Many of the items in the executive order are specifically related to facilitating the exchange of information to help emergency responders and planners. Among the changes that EO 13650 proposes is the creation of a national Tier II data standard so that information can be shared between systems (e.g., between neighboring states using different Tier II filing systems) to improve the exchange of Tier II information.

NOAA and the U.S. Environmental Protection Agency (EPA) have recently developed and released version 1.0.0 of the national Tier II data standard, which will allow Tier II information to be shared by all programs that follow the standard. We chose a common platform, XML, for the new standard to make adoption of the standard as easy as possible.

Top Tier Software

NOAA and EPA also develop a Tier II management program called Tier2 Submit™, which allows chemical sites to complete Tier II forms electronically. The chemical sites can then submit those electronic Tier II submission files, according to the requirements of their state. About half of the states and territories in the U.S. use the Tier2 Submit program, which is available for download from the EPA website. Tier2 Submit files can also be imported directly into the CAMEOfm database program for emergency response and planning purposes.

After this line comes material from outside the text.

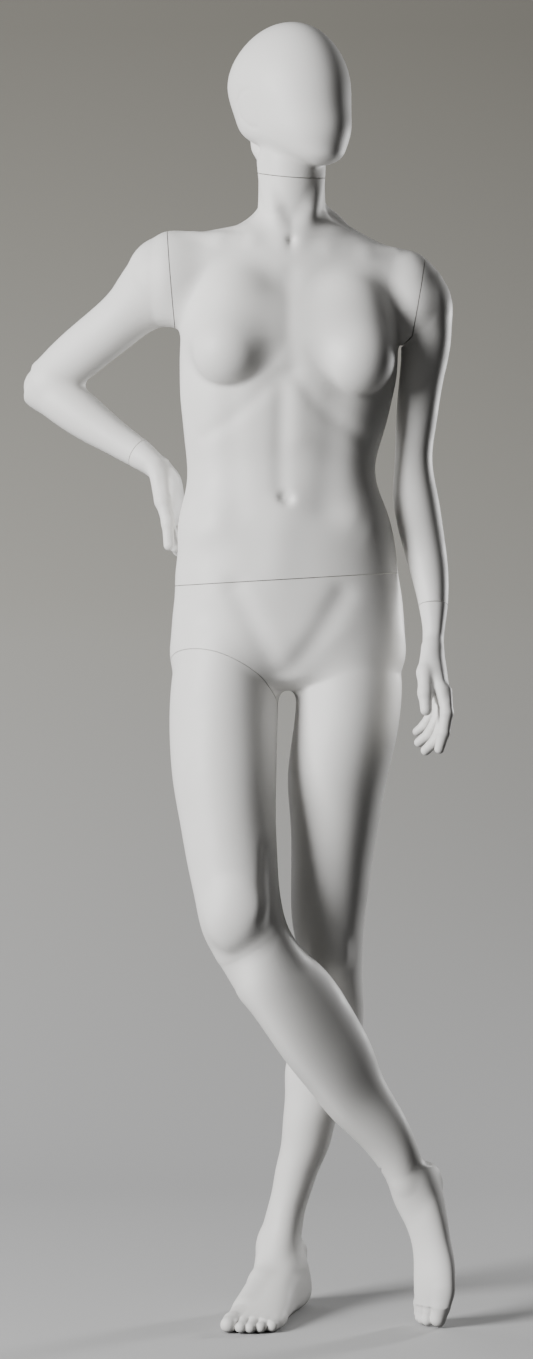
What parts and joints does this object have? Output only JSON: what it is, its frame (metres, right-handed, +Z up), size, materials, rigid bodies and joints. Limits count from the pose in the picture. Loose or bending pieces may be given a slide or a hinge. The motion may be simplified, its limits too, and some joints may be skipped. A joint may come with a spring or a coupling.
{
  "type": "full body mannequin",
  "caption": "Hollow white female display mannequin with blank head, hand on hip and crossed legs, splitting at neck, shoulders, wrists, waist and thigh.",
  "frame": {"origin": "on the floor, at the mouth of the support socket in the sole of the left foot", "axes": "+Z up, the figure faces -Y, its left side is at +X"},
  "size_m": [0.6058, 0.314, 1.791],
  "materials": {
    "skin": "matte off-white paint over sanded glass fibre",
    "board": "raw birch plywood",
    "fitting": "zinc plated, brushed",
    "washer": "natural nylon",
    "screws": "zinc plated"
  },
  "bodies": {
    "lower_body": {"lower_body_shell": "skin", "waist_socket_board": "board", "waist_socket": "fitting", "waist_socket_screws": "screws", "thigh_socket_board": "board", "thigh_socket": "fitting", "thigh_socket_screws": "screws", "foot_socket": "fitting"},
    "waist_ring": {"waist_washer": "washer"},
    "upper_torso": {"torso_shell": "skin", "waist_spigot_board": "board", "waist_spigot": "fitting", "waist_spigot_screws": "screws", "neck_socket_board": "board", "neck_socket": "fitting", "neck_socket_screws": "screws", "right_shoulder_socket_board": "board", "right_shoulder_socket": "fitting", "right_shoulder_socket_screws": "screws", "left_shoulder_socket_board": "board", "left_shoulder_socket": "fitting", "left_shoulder_socket_screws": "screws"},
    "neck_ring": {"neck_washer": "washer"},
    "head": {"head_shell": "skin", "neck_spigot_board": "board", "neck_spigot": "fitting", "neck_spigot_screws": "screws"},
    "right_shoulder_ring": {"right_shoulder_washer": "washer"},
    "right_arm": {"right_arm_shell": "skin", "right_shoulder_spigot_board": "board", "right_shoulder_spigot": "fitting", "right_shoulder_spigot_screws": "screws", "right_wrist_socket_board": "board", "right_wrist_socket": "fitting"},
    "right_palm": {"right_hand": "skin", "right_wrist_spigot": "fitting", "right_wrist_washer": "washer"},
    "left_shoulder_ring": {"left_shoulder_washer": "washer"},
    "left_arm": {"left_arm_shell": "skin", "left_shoulder_spigot_board": "board", "left_shoulder_spigot": "fitting", "left_shoulder_spigot_screws": "screws", "left_wrist_socket_board": "board", "left_wrist_socket": "fitting"},
    "left_wrist_ring": {"left_wrist_washer": "washer"},
    "left_palm": {"left_hand": "skin", "left_wrist_spigot": "fitting"},
    "right_leg": {"right_leg_shell": "skin", "thigh_spigot_board": "board", "thigh_spigot": "fitting", "thigh_spigot_screws": "screws", "thigh_washer": "washer"}
  },
  "joints": [
    {"name": "waist_turn", "type": "hinge", "parent": "lower_body", "child": "waist_ring", "pos_m": [0.005, -0.055, 1.02], "axis": [-0.0579, 0, 0.9983], "range_deg": [-20, 20]},
    {"name": "torso_lift", "type": "slide", "parent": "waist_ring", "child": "upper_torso", "axis": [-0.0579, 0, 0.9983], "range_m": [0, 0.03]},
    {"name": "head_turn", "type": "hinge", "parent": "upper_torso", "child": "neck_ring", "pos_m": [0.012, -0.045, 1.582], "axis": [0.0736, -0.1767, 0.9815], "range_deg": [-40, 40]},
    {"name": "head_lift", "type": "slide", "parent": "neck_ring", "child": "head", "axis": [0.0736, -0.1767, 0.9815], "range_m": [0, 0.03]},
    {"name": "right_arm_turn", "type": "hinge", "parent": "upper_torso", "child": "right_shoulder_ring", "pos_m": [-0.155, -0.045, 1.44], "axis": [-0.9968, 0, -0.0797], "range_deg": [-35, 0]},
    {"name": "right_arm_pull", "type": "slide", "parent": "right_shoulder_ring", "child": "right_arm", "axis": [-0.9968, 0, -0.0797], "range_m": [0, 0.03]},
    {"name": "right_hand_turn", "type": "hinge", "parent": "right_arm", "child": "right_palm", "pos_m": [-0.203, 0.005, 1.198], "axis": [0.7818, -0.3709, -0.5012], "range_deg": [-20, 0]},
    {"name": "left_arm_turn", "type": "hinge", "parent": "upper_torso", "child": "left_shoulder_ring", "pos_m": [0.187, -0.045, 1.411], "axis": [0.9859, 0, -0.1676], "range_deg": [-40, 25]},
    {"name": "left_arm_pull", "type": "slide", "parent": "left_shoulder_ring", "child": "left_arm", "axis": [0.9859, 0, -0.1676], "range_m": [0, 0.03]},
    {"name": "left_hand_turn", "type": "hinge", "parent": "left_arm", "child": "left_wrist_ring", "pos_m": [0.207, -0.08, 0.984], "axis": [0.0201, -0.2707, -0.9625], "range_deg": [-30, 30]},
    {"name": "left_hand_pull", "type": "slide", "parent": "left_wrist_ring", "child": "left_palm", "axis": [0.0201, -0.2707, -0.9625], "range_m": [0, 0.03]},
    {"name": "right_leg_pull", "type": "slide", "parent": "lower_body", "child": "right_leg", "axis": [-0.366, -0.4619, -0.8079], "range_m": [0, 0.026]}
  ]
}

When the new version of Tier2 Submit is released this fall, it will be able to import and export data in an XML format that adheres to the new national Tier II data standard. (Tier2 Submit will also continue to support import from the older file formats in this upcoming release.) While this is a significant change to the data file structure and an important improvement for exchanging data between programs, it will have minimal impact on the user experience and they will interact with Tier2 Submit much as they have in previous years. (The fall release of CAMEOfm will also allow Tier  II information to be imported via the new XML data standard, but the next CAMEOfm will not include any additional import or export XML support beyond that.)

A Suite of Updates for Safety

Besides the Tier II data standard, the joint NOAA-EPA CAMEO® team has implemented several other changes, prompted by the executive order, to the suite of chemical response and planning software. We have added the Department of Homeland Security’s Chemical Facility Anti-Terrorism Standards (CFATS) information in CAMEO Chemicals; added Spanish and French response guides from the 2016 Emergency Response Guidebook in CAMEO Chemicals; included the Navy’s RAILCAR model in ALOHA® as an alternative tank source strength model, and redesigned the MARPLOT® mapping program to allow users to incorporate geospatial data from many sources (and in many different file formats).

In addition, the CAMEO team is currently developing several apps for mobile phones and tablets.

The CAMEO software products have been valuable hazardous materials response and planning tools since the first products were introduced in 1986. The CAMEO suite consists of four core programs—ALOHA (models hazardous gas clouds), CAMEO Chemicals (a chemical database), CAMEOfm (a chemical emergency data management application), and MARPLOT (a mapping program)—as well as several related programs, such as Tier2 Submit. These applications can be used together or separately, but when used together, the programs interact seamlessly and information can be linked easily between them.

As a result of NOAA and EPA’s work to address Executive Order 13650 recommendations, emergency responders have improved access to information and an enhanced ability to share information with other organizations for chemical facility safety and security—improving safety for everyone when a disaster occurs.